Nippon Steel,on a website it created to promote the acquisition, wrote, “Nippon Steel and U. S. Steel remain confident that the transaction is the best path forward to secure the future of U. S. Steel – and we will vigorously defend our rights to achieve this objective.”
Some Tokyo-based analysts are warning that Nippon Steel will face a long-term expansion roadblock if it is unable to acquire U.S. Steel.
But others say that Nippon’s shares have not taken a serious dive due to both the massive price of the deal and to the fact that the political hurdles facing the deal had long been evident.
The Japanese have some U.S. allies, and U.S. Steel executives say they too will fight to save the deal, which they argue will bring needed investments and technological improvements while avoiding the need for immediate layoffs at the Pittsburgh-based company.
U.S. Steel President David Burritt wrote on the company’s website that Mr.

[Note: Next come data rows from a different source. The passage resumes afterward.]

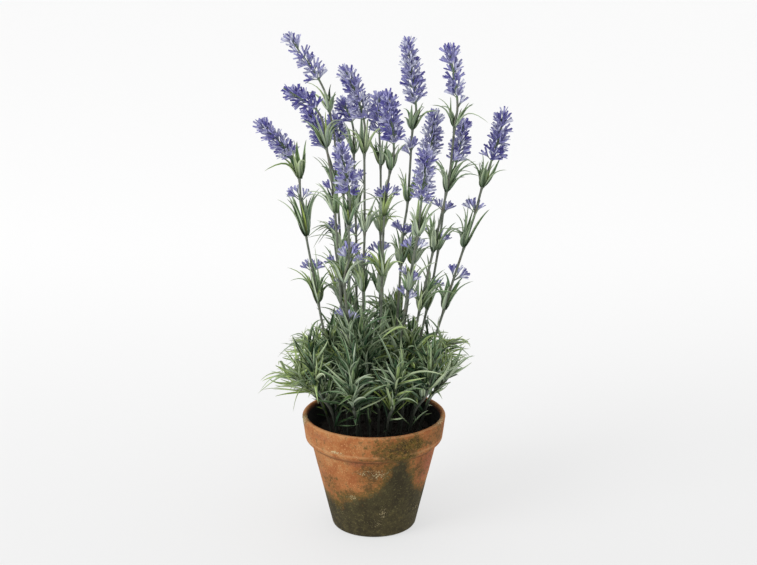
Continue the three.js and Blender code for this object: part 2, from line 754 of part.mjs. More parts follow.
/** Claims the room of every stem, spike core and stalk before any leaf is placed. */
function takeShafts() {
  for (const { shaft } of [...stems, ...sprays]) {
    const course = stretch(shaft.curve, shaft.heights[0], shaft.heights.at(-1), 12);
    take(shaft.name, shaftBalls(course, shaft.radius), true);
  }
  stems.forEach(({ spike, rachis }) => take(spike, shaftBalls(rachis, CORE_RADIUS), true));
}

/** Zero, then steps to one side and the other by turns. */
const sway = (attempt, step) => step * Math.ceil(attempt / 2) * (attempt % 2 ? 1 : -1);

/** Leaves and florets that the plant shows plainly, at their own places. */
function placeKnownPieces({ shaft, whorls, florets }, index) {
  whorls.forEach(([height, ...tips], whorl) => tips.forEach(([dx, dz], number) => {
    const draw = makeDraw(SEEDS.plainLeaf + 100 * index + 10 * whorl + number);
    const width = draw(...PLAIN_LEAF_WIDTHS) * LEAF_WIDTH;
    const roll = draw(-PLAIN_LEAF_ROLL, PLAIN_LEAF_ROLL);
    const depth = draw(-PLAIN_LEAF_DEPTH, PLAIN_LEAF_DEPTH);
    const root = pointAtHeight(shaft.curve, height);
    placeFirstClear(shaft.name, TRIES.plainLeaf, (attempt) => {
      const tip = root.clone().add(new THREE.Vector3(dx, depth + sway(attempt, PLAIN_LEAF_SWAY), dz));
      return leaf(root, tip, LEAF_ARCH[0], width, roll, SHORT_LEAF_ROWS);
    }, (shoot, isLast) => shaft.growOrJoin(height, shoot, isLast));
  }));
  florets.forEach(([height, dx, dz], number) => {
    const draw = makeDraw(SEEDS.plainFloret + 100 * index + number);
    const size = draw(...PLAIN_FLORET_SIZES);
    const depth = draw(-PLAIN_FLORET_DEPTH, PLAIN_FLORET_DEPTH);
    const root = pointAtHeight(shaft.curve, height);
    placeFirstClear(shaft.name, TRIES.plainFloret, (attempt) => {
      const reach = new THREE.Vector3(dx, depth + sway(attempt, PLAIN_FLORET_SWAY), dz);
      const neck = Math.max(1, reach.length() - size * FLORET_LENGTH);
      return floret(root, reach.normalize(), size, neck);
    }, (shoot, isLast) => shaft.growOrJoin(height, shoot, isLast));
  });
}

/** Florets in rings up a spike, the last ones upright at its tip. */
function placeSpikeFlorets({ spike, rachis }, index) {
  const rings = Math.round(rachis.getLength() / FLORET_RISE);
  const florets = [];
  for (let ring = 0; ring <= rings; ring++) {
    const place = Math.min(1, (ring + 0.35) / (rings + 0.35));
    const root = rachis.getPoint(place);
    const axis = rachis.getTangent(place);
    const side = axis.clone().cross(LEANING_UP).normalize();
    const count = ring === rings ? 1 : RING_FLORETS;
    for (let k = 0; k < count; k++) {
      const number = ring * RING_FLORETS + k;
      placeFirstClear(spike, TRIES.floret, (attempt) => {
        const draw = makeDraw(SEEDS.floret + 1000 * index + 10 * number + attempt);
        const spread = ring === rings
          ? draw(...LAST_SPREAD)
          : draw(...FLORET_SPREAD) - FLORET_CLOSING * place ** 2;
        const turn = ring * RING_TURN + k * (360 / RING_FLORETS) + draw(-RING_SWAY, RING_SWAY);
        const outward = side.clone().applyAxisAngle(axis, turn * DEGREES);
        const direction = axis.clone().multiplyScalar(Math.cos(spread * DEGREES))
          .addScaledVector(outward, Math.sin(spread * DEGREES));
        return floret(root, direction, draw(...FLORET_SIZES) * (1 - FLORET_SHRINKING * place));
      }, (shoot) => florets.push(loneShoot(shoot)));
    }
  }
  return florets;
}

/** A ring of leaves round a stem or stalk. */
function placeWhorl(shaft, height, seed, { count, lift, lengths, lean, shape }) {
  const phase = makeDraw(seed)(0, 360);
  const root = pointAtHeight(shaft.curve, height);
  for (let k = 0; k < count; k++) {
    placeFirstClear(shaft.name, TRIES.leaf, (attempt) => {
      const draw = makeDraw(seed + 11 * (k + 1) + 101 * attempt);
      const azimuth = phase + (360 * k) / count + draw(-20, 20) + 17 * attempt;
      const elevation = draw(...lift) - lean.pull * Math.cos((azimuth - lean.azimuth) * DEGREES);
      const tip = root.clone().addScaledVector(heading(azimuth, elevation), draw(...lengths));
      const [arch, width] = [draw(...LEAF_ARCH), draw(...LEAF_WIDTHS) * LEAF_WIDTH];
      return leaf(root, tip, arch, width, draw(-LEAF_ROLL, LEAF_ROLL), shape);
    }, (shoot) => shaft.grow(height, shoot));
  }
}

function placeStemLeaves({ shaft, whorls }, index) {
  const lowest = [makeDraw(SEEDS.lowestWhorl + index)(...LOWEST_WHORL)];
  [...whorls, lowest].forEach(([height, ...tips], number) => placeWhorl(
    shaft, height, SEEDS.stemLeaf + 5000 * index + 1500 * number, {
      count: Math.max(1, WHORL_LEAVES - tips.length),
      lift: STEM_LEAF_LIFT,
      lengths: STEM_LEAF_LENGTH,
      lean: { azimuth: 0, pull: 0 },
      shape: SHORT_LEAF_ROWS,
    },
  ));
}

function placeSprayLeaves({ shaft, top, lean }, index) {
  SPRAY_WHORLS.forEach(([share, count, lift], number) => placeWhorl(
    shaft, THREE.MathUtils.lerp(SOIL_TOP, top - 2, share), SEEDS.sprayLeaf + 5000 * index + 1500 * number, {
      count,
      lift,
      lengths: SPRAY_LEAF_LENGTH,
      lean: { azimuth: lean, pull: SPRAY_LEAF_PULL },
      shape: share > 0.7 ? LONG_LEAF_ROWS : SHORT_LEAF_ROWS,
    },
  ));
}

takeShafts();
stems.forEach(placeKnownPieces);
const spikeFlorets = stems.map(placeSpikeFlorets);
stems.forEach(placeStemLeaves);
sprays.forEach(placeSprayLeaves);

// ---------------------------------------------------------------- scene graph
const finish = (color, roughness) => new THREE.MeshStandardMaterial(
  { color, roughness, metalness: 0, flatShading: true },
);
const FINISHES = {
  pot: () => finish(0xc47a52, 0.92),
  soil: () => finish(0x211d1a, 0.97),
  stem: () => finish(0x5a7455, 0.6),
  floret: () => finish(0x6c66b6, 0.65),
  spray: () => finish(0x7b9a72, 0.6),
};

/** A named mesh that stands at its anchor. */
function part(name, solid, material, anchor = new THREE.Vector3()) {
  const geometry = geometryOf(solid).translate(-anchor.x, -anchor.y, -anchor.z);
  const piece = new THREE.Mesh(geometry, material);
  piece.name = name;
  piece.position.copy(anchor);
  return piece;
}

const holes = [...stems, ...sprays].map(({ shaft }) => makeHole(shaft.curve));
const holder = new THREE.Group();
holder.add(
  part("pot", makePot(), FINISHES.pot()),
  part("soil", makeSoil(holes), FINISHES.soil()),
);

const flowers = new THREE.Group();
stems.forEach(({ shaft, spike, rachis, path }, index) => {
  const foot = new THREE.Vector3(path[0][0], path[0][1], SOIL_TOP);
  const core = bar(rachis, CORE_RADIUS, CORE_STEPS, CORE_SIDES);
  flowers.add(
    part(shaft.name, shaft.solid(), FINISHES.stem(), foot),
    part(spike, fuse([core, ...spikeFlorets[index]]), FINISHES.floret(), foot),
  );
});

const foliage = new THREE.Group();
sprays.forEach(({ shaft }, index) => {
  const foot = new THREE.Vector3(SPRAYS[index][0], SPRAYS[index][1], SOIL_TOP);
  foliage.add(part(shaft.name, shaft.solid(), FINISHES.spray(), foot));
});

const lavender = new THREE.Group();
lavender.add(holder, flowers, foliage);

export default lavender;
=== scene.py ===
"""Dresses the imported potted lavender: a weathered terracotta pot, dark soil, leafy flower stems
with spikes of violet florets, and a mound of narrow leaves. Metres, +Z up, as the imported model."""
import math
import random
from collections import defaultdict, namedtuple

import bpy
import numpy as np
from bpy.props import FloatProperty, FloatVectorProperty, PointerProperty
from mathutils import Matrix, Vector, noise


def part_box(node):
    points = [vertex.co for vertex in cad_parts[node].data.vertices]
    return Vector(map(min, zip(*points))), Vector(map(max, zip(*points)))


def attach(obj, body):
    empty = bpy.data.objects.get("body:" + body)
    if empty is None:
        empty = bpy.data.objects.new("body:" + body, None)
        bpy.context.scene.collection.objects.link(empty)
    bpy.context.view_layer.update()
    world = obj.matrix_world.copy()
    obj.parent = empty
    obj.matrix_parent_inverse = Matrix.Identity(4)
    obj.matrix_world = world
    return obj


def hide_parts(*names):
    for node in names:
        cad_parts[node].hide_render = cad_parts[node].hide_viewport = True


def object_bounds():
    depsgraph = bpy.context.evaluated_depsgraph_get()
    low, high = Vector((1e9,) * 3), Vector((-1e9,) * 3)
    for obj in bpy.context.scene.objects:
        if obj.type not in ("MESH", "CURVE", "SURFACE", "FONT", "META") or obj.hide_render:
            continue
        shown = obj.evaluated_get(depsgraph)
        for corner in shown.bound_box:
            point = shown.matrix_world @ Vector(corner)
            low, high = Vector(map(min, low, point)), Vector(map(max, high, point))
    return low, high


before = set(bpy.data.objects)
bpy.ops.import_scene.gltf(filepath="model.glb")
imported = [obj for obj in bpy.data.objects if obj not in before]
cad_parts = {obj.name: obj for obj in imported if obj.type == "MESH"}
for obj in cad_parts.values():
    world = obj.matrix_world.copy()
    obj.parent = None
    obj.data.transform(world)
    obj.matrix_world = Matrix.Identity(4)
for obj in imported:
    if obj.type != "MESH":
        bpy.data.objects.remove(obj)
CAD_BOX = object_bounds()

bl_info = {
    "name": "Potted lavender",
    "version": (1, 0, 0),
    "blender": (4, 5, 0),
    "location": "View3D > Sidebar > Lavender",
    "description": "Builds the looks of a potted lavender round its packed model",
    "category": "Object",
}

MM = 0.001


def paint(red, green, blue):
    """Scene colour of a red, green and blue from 0 to 255 as a screen shows them."""
    shares = (value / 255 for value in (red, green, blue))
    return tuple(s / 12.92 if s <= 0.04045 else ((s + 0.055) / 1.055) ** 2.4 for s in shares)


# ------------------------------------------------------------------ sizes and places, in metres
POT_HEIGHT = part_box("pot")[1].z
RIM_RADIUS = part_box("pot")[1].x
LIP_RADIUS = 2.2 * MM  # rounding of the lip's outer edge
WALL = 5.5 * MM
LIP_WIDTH = 4.3 * MM  # the wall is a little thinner at its lip
BAND_FOOT_RADIUS = 62.5 * MM
BAND_HEIGHT = 26.5 * MM
BAND_FOOT = POT_HEIGHT - BAND_HEIGHT
BEVEL_RISE = 6 * MM  # height of the slope from the band down to the body
BEVEL_RADIUS = 3.6 * MM  # rounding between that slope and the band
BODY_TOP_RADIUS = 57 * MM
BASE_RADIUS = 38.6 * MM
FOOT_RADIUS = 3.5 * MM  # rounding of the pot's foot
FLOOR = 7 * MM  # thickness of the pot's floor
SOIL_TOP = 89 * MM
STEM_RADIUS = 1.25 * MM
STALK_RADIUS = 1.15 * MM
RACHIS_RADIUS = 0.6 * MM  # of the thin stem inside a spike, at its tip

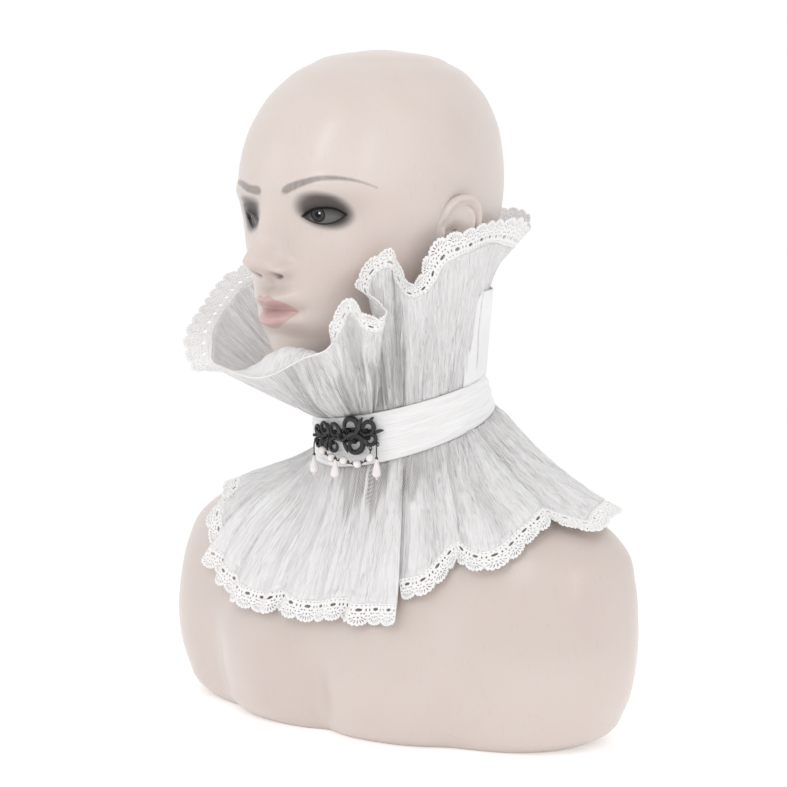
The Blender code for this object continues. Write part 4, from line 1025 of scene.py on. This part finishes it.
def make_left_stay():
    """Smooth stiff panel over the ruffle's back part."""
    stations, _ = even_stations(RUFFLE_STATIONS, RUFFLE_EDGE, 420)
    ruffle_points, _ = ruffle_grid(stations, np.linspace(0, 1, 40))
    flat = ruffle_points.reshape(-1, 3)
    around, reach = round_axis(flat)
    around = np.degrees(around)
    angle, share = cross_grid(np.linspace(STAY["front"], STAY["back"], 64), np.linspace(0, 1, 30))
    corner = smooth_step(STAY["front"] + 14, STAY["front"], angle)
    turn = np.radians(angle)
    x = STAY["foot_radius"] * np.sin(turn)
    foot = ring_height(BAND_TOP, x, AXIS_Y - STAY["foot_radius"] * np.cos(turn)) + 0.4
    height = foot + (STAY["top"] - 9.0 * corner**2 - foot) * share
    line = STAY["foot_radius"] + (STAY["top_radius"] - STAY["foot_radius"]) * share
    under = np.zeros_like(line)
    for place in np.ndindex(*line.shape):
        near = ((around - angle[place]) * 1.05) ** 2 + (flat[:, 2] - height[place]) ** 2
        under[place] = reach[np.argsort(near)[:4]].mean()
    off = 0.2 + STAY["off"] * smooth_step(STAY["front"], STAY["front"] + 16, angle)
    off = off * np.minimum(1, 0.3 + 4 * share)
    line = line + smooth_step(158, 138, angle) * np.maximum(0, under + off - line)
    grid = polar(angle, eased_rows(line, 6), height)
    uv = np.stack([np.radians(angle) * BAND_RADIUS, height], axis=-1)
    half = STAY["wall"]
    stay = wall_piece("stay_left_panel", grid, grid_normals(grid), half, half, TAPE, uv)
    finish_piece(stay, "root", "back_stay_left")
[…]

Biden had “insulted Japan, a vital economic and national security ally, and put American competitiveness at risk. … The Chinese Communist Party leaders in Beijing are dancing in the streets.”
Writing on the Tokyo-based conservative news website Japan Forward, Grant Newsham, a retired U.S. Marine officer with extensive experience in the region, wrote that “Team Biden is doing so many strange things on its way out the door.”
Citing military competition between China and the U.S. across the Indo-Pacific region, he continued, “Telling Japan, ‘We want you to fight China with us but we don’t want you to own U.S. Steel’ won’t be well received in Tokyo.”